The four objects. These objects are also parts of me—important memories perhaps, connections to history, internal resources. The man brings out these four objects and gives them to me without demanding payment, as if they belong to me already. The coarse brush is, it seems, a symbol of maintaining health, cleaning, bringing order, and connection to nature. A friend suggested that having these objects placed before me is reminiscent of the practice in some cultures of placing various objects in front of a child, believing that the object the child chooses indicates the kind of life they will live. Have I chosen the coarse brush in this way, or has it been chosen for me?
The tobacco. It strikes me that in stuffing my ears and mouth with tobacco and placing the mouth of the plastic tube between my lips, I have become like a human hookah. I remembered that I smoked hookah with a few friends for the first time a few days before this dream; is this an attempt to direct my attention to these friendships? If tobacco symbolizes cleansing and spiritual connection, it is interesting that both my ears and mouth are stuffed with it; perhaps it is an indication of the need to purify and recenter my speech and hearing. Perhaps I have been a bit too focused on sight, and have lost focus in the process.
He puts his mouth on the other end of the long tube, and when he blows forcefully into it I have the sensation (not unpleasant) of being tossed into the air and falling back to the ground. He blows into it a second time, and this time I feel nothing. I then remove the tube and the tobacco, thank him, gather up the four objects into a small knapsack, and walk out.

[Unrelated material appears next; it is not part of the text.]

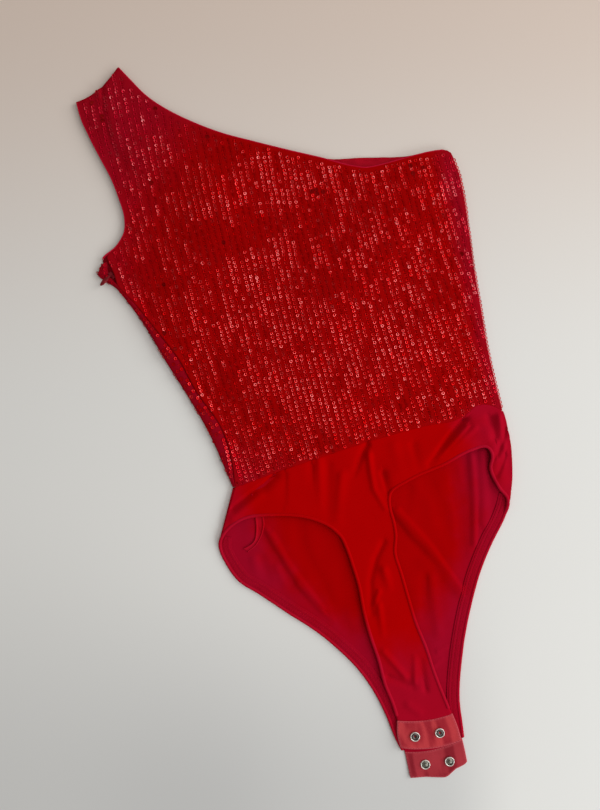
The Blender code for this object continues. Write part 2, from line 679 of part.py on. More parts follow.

The sensation. The sensation I experienced after breathing in the smoke and having the ageless man blow into my mouth through the tube is both a kind of chemical high and a more physical thrill. It is pleasant enough that I want to do it again, that I wait for the man to blow into the tube a second time.
Feeling nothing. But the second time brings no sensation at all; the effects of the tobacco have completely faded. Rather than waiting for the man to blow through the tube a third time, I immediately remove the tobacco and plastic tube. I waste no time, but move on as soon as I notice the high and thrill is gone. I gather up the four objects, thank the ageless man, and leave.